Throughout Europe, Russia, and North and South America, Bernhardt received from the public (if not the clergy) the kind of homage usually reserved for royalty. Today it may seem inconceivable that a stage actor could attain this level of fame, but in the 19th century theater was the only game in town. Rich and poor alike attended live performances several times a week. London, New York, and Paris drew up to 18 million theatergoers a year. Small towns had theaters too, and the biggest stars traveled to them. One of Bernhardt’s tours included a stop in Muskogee, Oklahoma. In March 1906 she performed in a huge tent seating 5000 in Kansas City, Missouri, and in Dallas and Waco, Texas. She performed for the prisoners at San Quentin Prison.

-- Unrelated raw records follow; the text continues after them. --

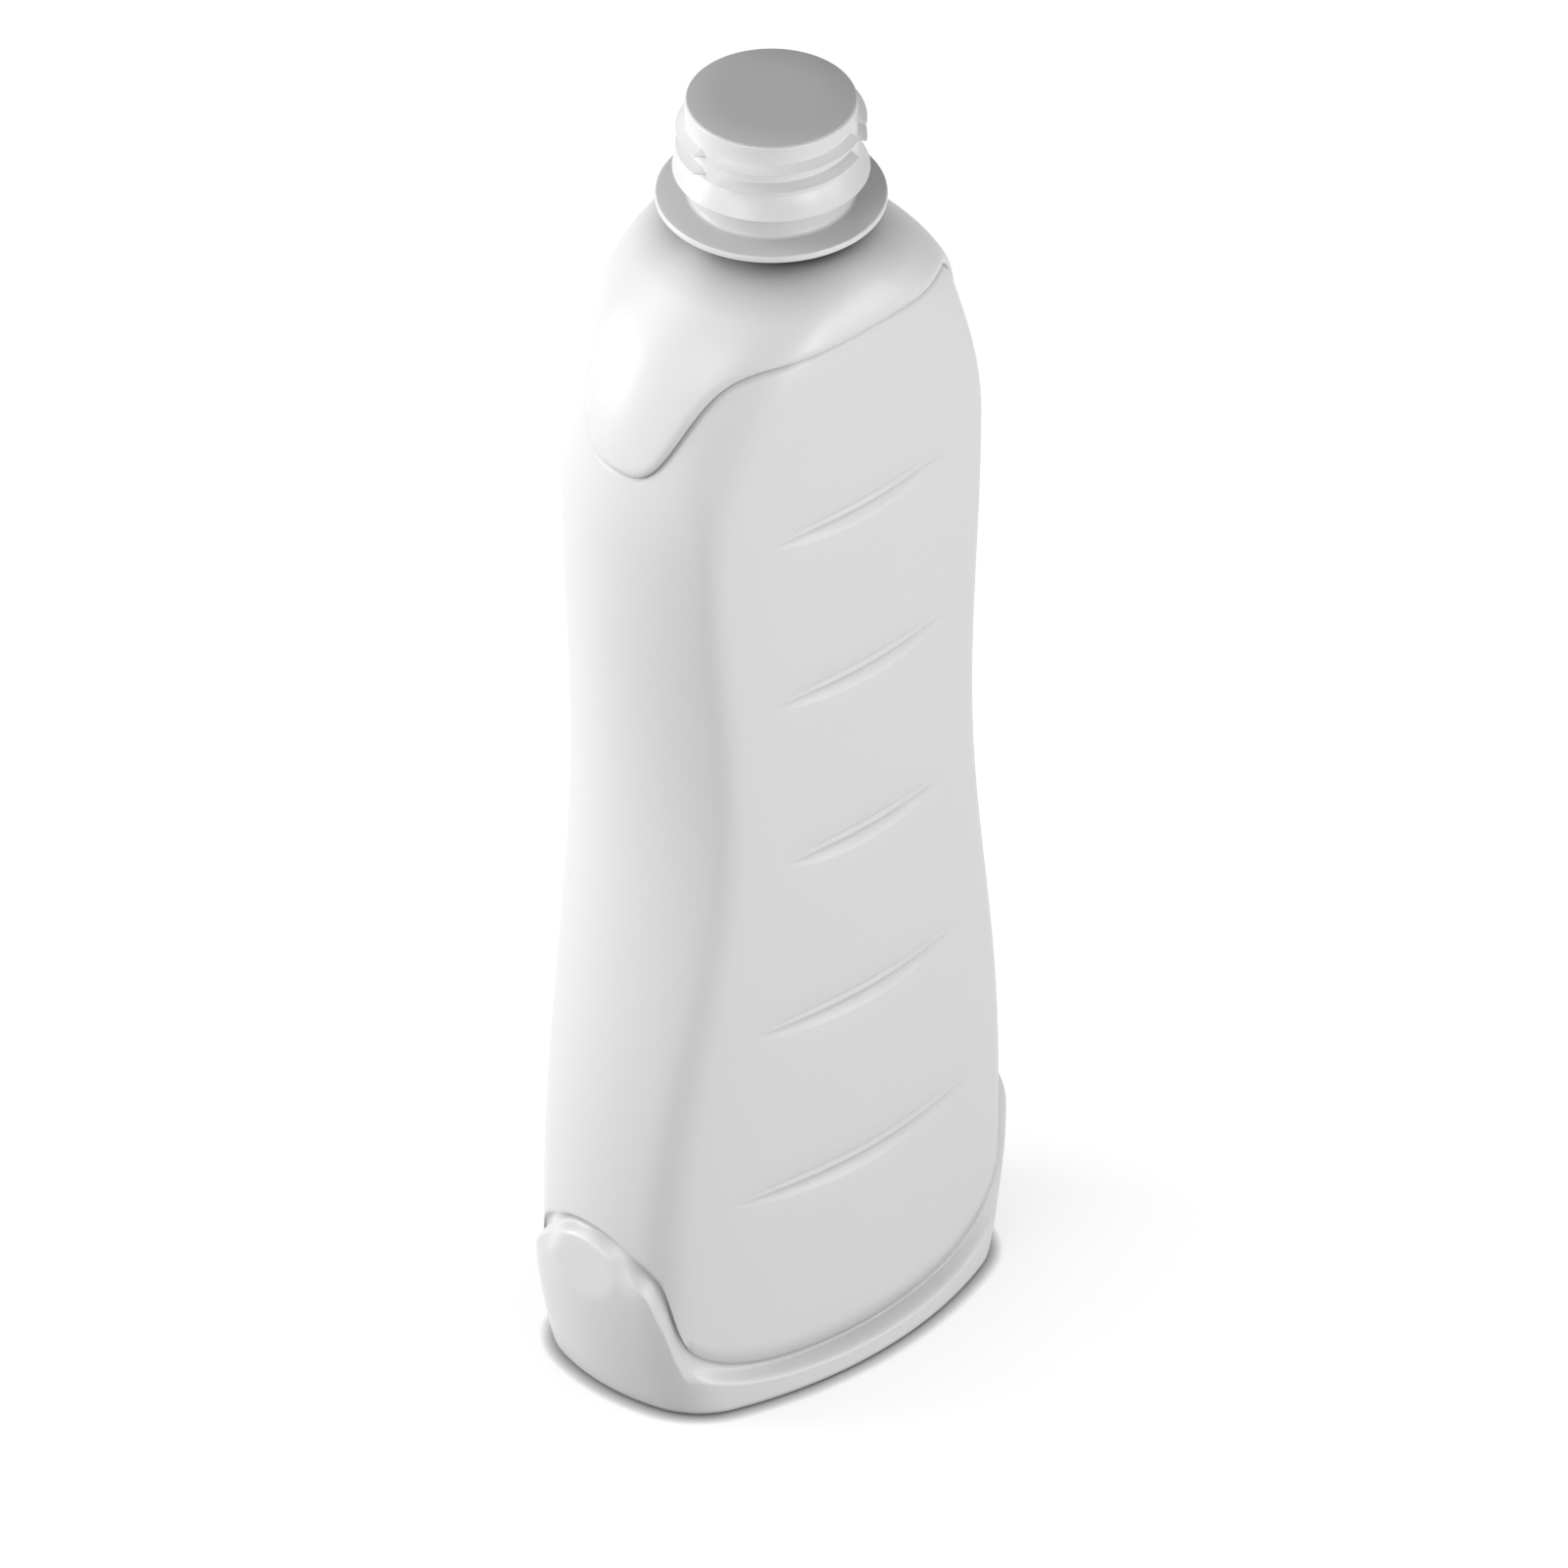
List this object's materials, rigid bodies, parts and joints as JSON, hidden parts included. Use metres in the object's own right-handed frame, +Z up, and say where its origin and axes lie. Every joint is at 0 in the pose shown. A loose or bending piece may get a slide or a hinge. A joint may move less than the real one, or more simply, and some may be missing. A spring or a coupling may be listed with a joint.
{
  "type": "rectangular bottle",
  "caption": "Blow-moulded rectangular household bottle with a waisted body, grip grooves, a raised shoulder cape and foot, a flanged screw neck and a foil-sealed mouth.",
  "frame": {"origin": "on the neck's axis, in the plane that the bottle stands on", "axes": "+Z up along the neck, X across the broad panels from one narrow side to the other, front panel towards -Y"},
  "size_m": [0.1044, 0.0606, 0.287],
  "materials": {
    "body": "satin moulded white",
    "foil": "matt lacquered foil"
  },
  "bodies": {
    "root": {"bottle": "body", "mouth_seal": "foil"}
  },
  "joints": []
}
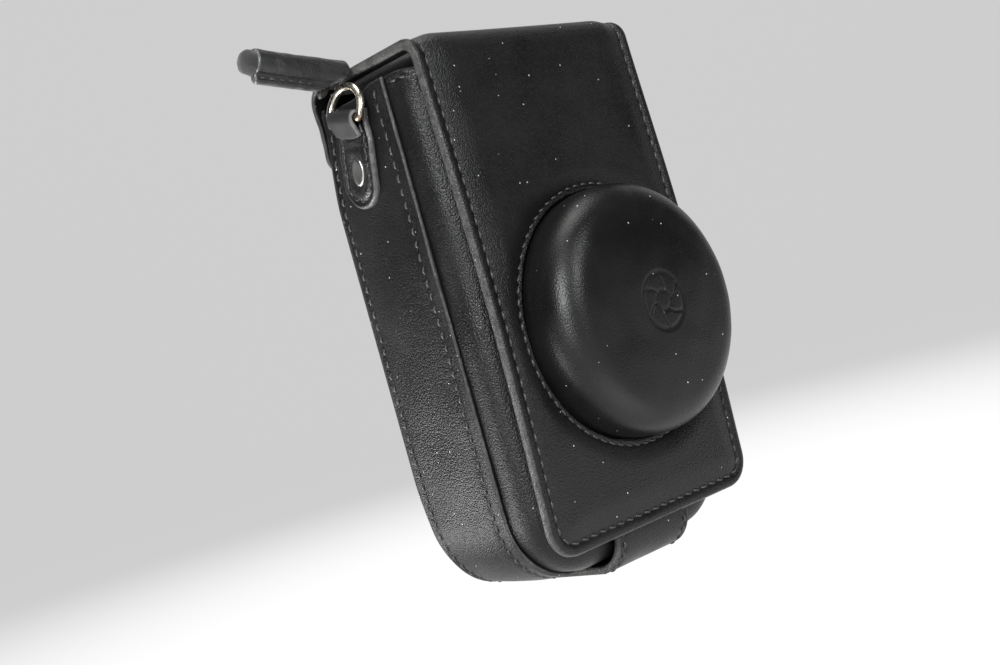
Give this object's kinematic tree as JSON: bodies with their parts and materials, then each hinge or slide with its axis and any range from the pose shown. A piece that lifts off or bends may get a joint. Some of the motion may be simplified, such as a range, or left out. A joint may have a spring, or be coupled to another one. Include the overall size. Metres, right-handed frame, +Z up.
{
  "type": "leather camera case",
  "caption": "Upright leather ever ready case with a hinged flap, moulded lens dome, magnetic closure tongue, side strap rings, rolled pull and belt loop.",
  "frame": {"origin": "on the surface the case stands on, under the middle of the pouch", "axes": "+Z up along the height, -Y out of the front with the lens dome, +X to the right seen from the front"},
  "size_m": [0.1013, 0.0633, 0.1334],
  "materials": {
    "leather": "smooth fine-grained satin",
    "pull_leather": "soft glossy",
    "lining": "matte",
    "stiffener_board": "matte fibreboard",
    "dome_former": "matte",
    "pull_core": "matte",
    "ring_metal": "warm nickel, slightly tarnished",
    "rivet_metal": "satin",
    "magnet": "plated"
  },
  "bodies": {
    "case_body": {"back_cover": "leather", "back_board": "stiffener_board", "back_lining": "lining", "gusset_cover": "leather", "gusset_stiffener": "stiffener_board", "gusset_lining": "lining", "front_cover": "leather", "front_board": "stiffener_board", "front_lining": "lining", "bottom_pad": "lining", "closure_strap": "leather", "belt_loop": "leather", "left_ring_tab": "leather", "left_ring_loop": "leather", "left_ring_rivet": "rivet_metal", "right_ring_tab": "leather", "right_ring_loop": "leather", "right_ring_rivet": "rivet_metal"},
    "flap": {"flap_cover": "leather", "flap_hem": "leather", "flap_upper_board": "stiffener_board", "flap_lower_board": "stiffener_board", "flap_top_board": "stiffener_board", "flap_lining": "lining", "flap_magnet": "magnet", "dome_cover": "leather", "dome_former": "dome_former", "dome_lining": "lining", "pull_anchor": "pull_leather"},
    "closure_tongue": {"tongue_outer": "leather", "tongue_lining": "lining", "tongue_magnet": "magnet"},
    "left_ring": {"left_strap_ring": "ring_metal"},
    "right_ring": {"right_strap_ring": "ring_metal"},
    "pull": {"pull_tongue": "pull_leather", "pull_sleeve": "pull_leather", "pull_core": "pull_core"}
  },
  "joints": [
    {"name": "flap_hinge", "type": "hinge", "parent": "case_body", "child": "flap", "pos_m": [0, 0.0183, 0.1248], "axis": [-1, 0, 0], "range_deg": [0, 170]},
    {"name": "tongue_bend", "type": "hinge", "parent": "case_body", "child": "closure_tongue", "pos_m": [0, -0.0091, 0.001], "axis": [1, 0, 0], "range_deg": [0, 45]},
    {"name": "left_ring_swing", "type": "hinge", "parent": "case_body", "child": "left_ring", "pos_m": [-0.03765, 0.0052, 0.116], "axis": [0, -0.9744, -0.225], "range_deg": [0, 15]},
    {"name": "right_ring_swing", "type": "hinge", "parent": "case_body", "child": "right_ring", "pos_m": [0.03765, 0.0052, 0.116], "axis": [0, 0.9744, 0.225], "range_deg": [0, 160]},
    {"name": "pull_bend", "type": "hinge", "parent": "flap", "child": "pull", "pos_m": [-0.03448, 0.01, 0.1253], "axis": [0, 1, 0], "range_deg": [0, 12]}
  ],
  "couplings": [
    {"joint": "tongue_bend", "follows": "flap_hinge", "ratio": 0.25}
  ]
}
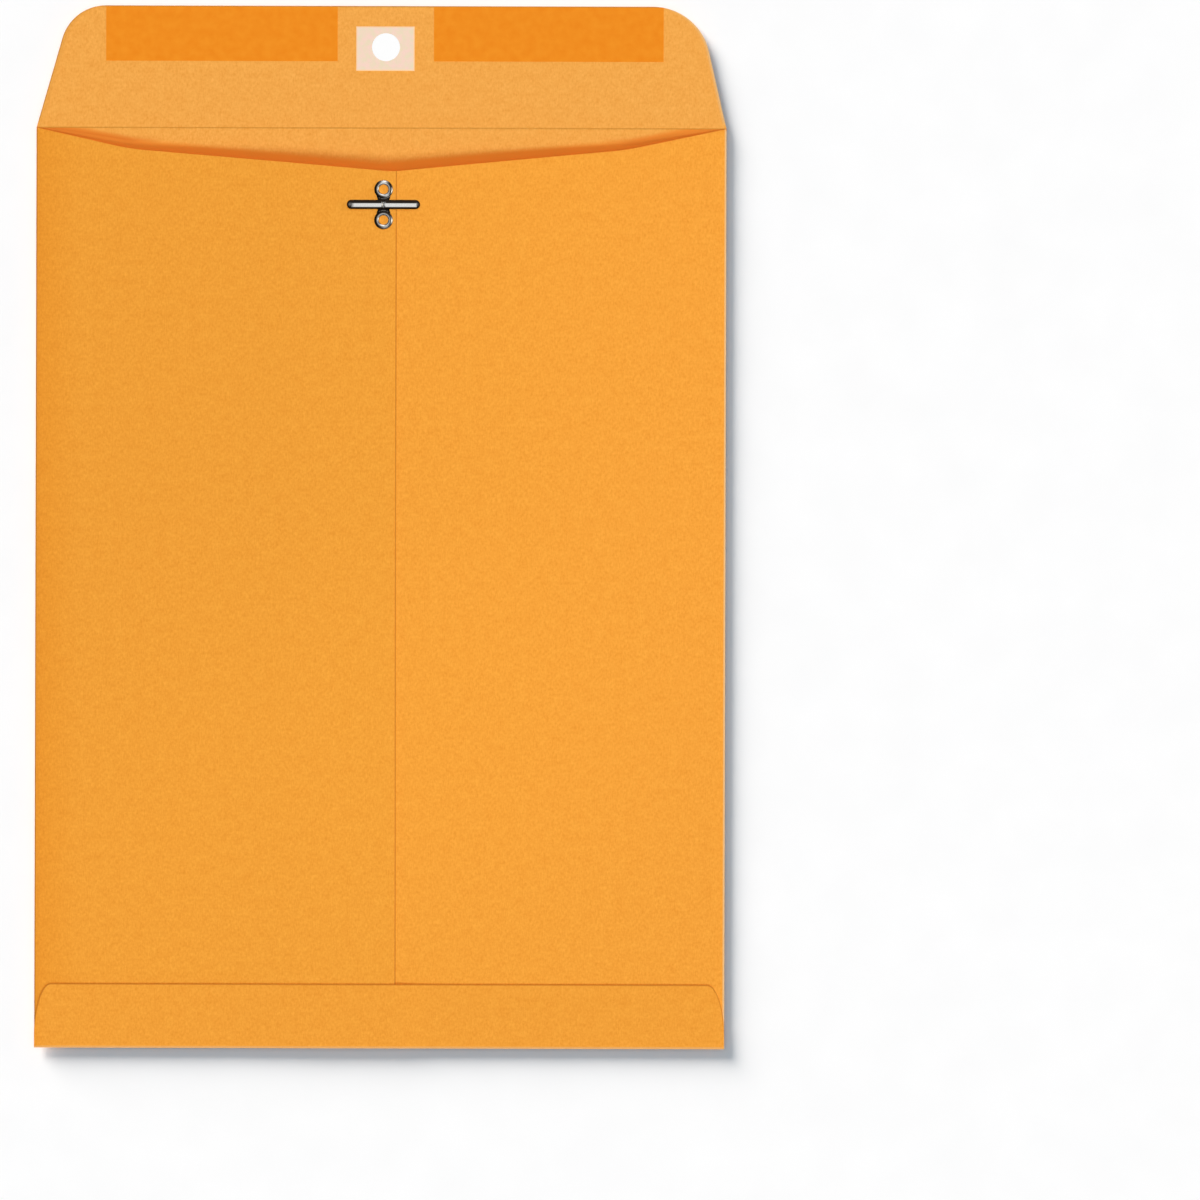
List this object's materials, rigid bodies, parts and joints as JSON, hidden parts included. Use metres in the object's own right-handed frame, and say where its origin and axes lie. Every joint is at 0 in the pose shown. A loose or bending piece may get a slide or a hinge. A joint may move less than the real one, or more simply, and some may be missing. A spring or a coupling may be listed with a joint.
{
  "type": "clasp envelope",
  "caption": "Kraft paper document envelope with a gummed seal flap, a punched hole and a bendable metal clasp that holds the flap shut.",
  "frame": {"origin": "on the surface that the envelope lies on, under the middle of its open length (body and open flap)", "axes": "+Z out of the back of the envelope (the side with the seam and the clasp), +Y from the bottom edge to the open seal flap, +X to the right as the back is looked at with the flap at the top"},
  "size_m": [0.2286, 0.3452, 0.0073],
  "materials": {
    "kraft_paper": "matte, finely mottled golden kraft",
    "adhesive": "dried clear glue",
    "dried_gum": "smooth, slightly glossy dried gum on kraft",
    "patch": "pale translucent reinforcing paper",
    "tinned_steel": "bright tin plate"
  },
  "bodies": {
    "pocket": {"front_panel": "kraft_paper", "left_back_panel": "kraft_paper", "right_back_panel": "kraft_paper", "bottom_flap": "kraft_paper", "seam_adhesive": "adhesive", "bottom_flap_adhesive": "adhesive", "clasp_base": "tinned_steel"},
    "seal_flap_body": {"seal_flap": "kraft_paper", "left_gum_strip": "dried_gum", "right_gum_strip": "dried_gum", "hole_reinforcement_patch": "patch"},
    "left_prong": {"left_clasp_prong": "tinned_steel"},
    "right_prong": {"right_clasp_prong": "tinned_steel"}
  },
  "joints": [
    {"name": "seal_flap_crease", "type": "hinge", "parent": "pocket", "child": "seal_flap_body", "pos_m": [0, 0.13215, 0.00045], "axis": [1, 0, 0], "range_deg": [0, 159]},
    {"name": "left_prong_bend", "type": "hinge", "parent": "pocket", "child": "left_prong", "pos_m": [0.0003, 0.10635, 0.00677], "axis": [0, 1, 0], "range_deg": [0, 90]},
    {"name": "right_prong_bend", "type": "hinge", "parent": "pocket", "child": "right_prong", "pos_m": [0.0017, 0.10635, 0.00677], "axis": [0, -1, 0], "range_deg": [0, 90]}
  ]
}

Sarah Bernhardt by photographer Sarony, 1880 – WikiCommons
She did not back down. When J. P. Morgan learned of Bernhardt’s impending visit to his library on New Year’s Day 1911, he growled, “Actresses are not welcome,” and stalked out. Bernhardt was still there when Morgan returned. She seized him by the necktie and declared, “When I speak, men listen.” The old titan melted, and they remained friends until his death two years later.
Other Europeans would follow – Garbo, Dietrich – but none would turn New York upside down like Lind or Bernhardt.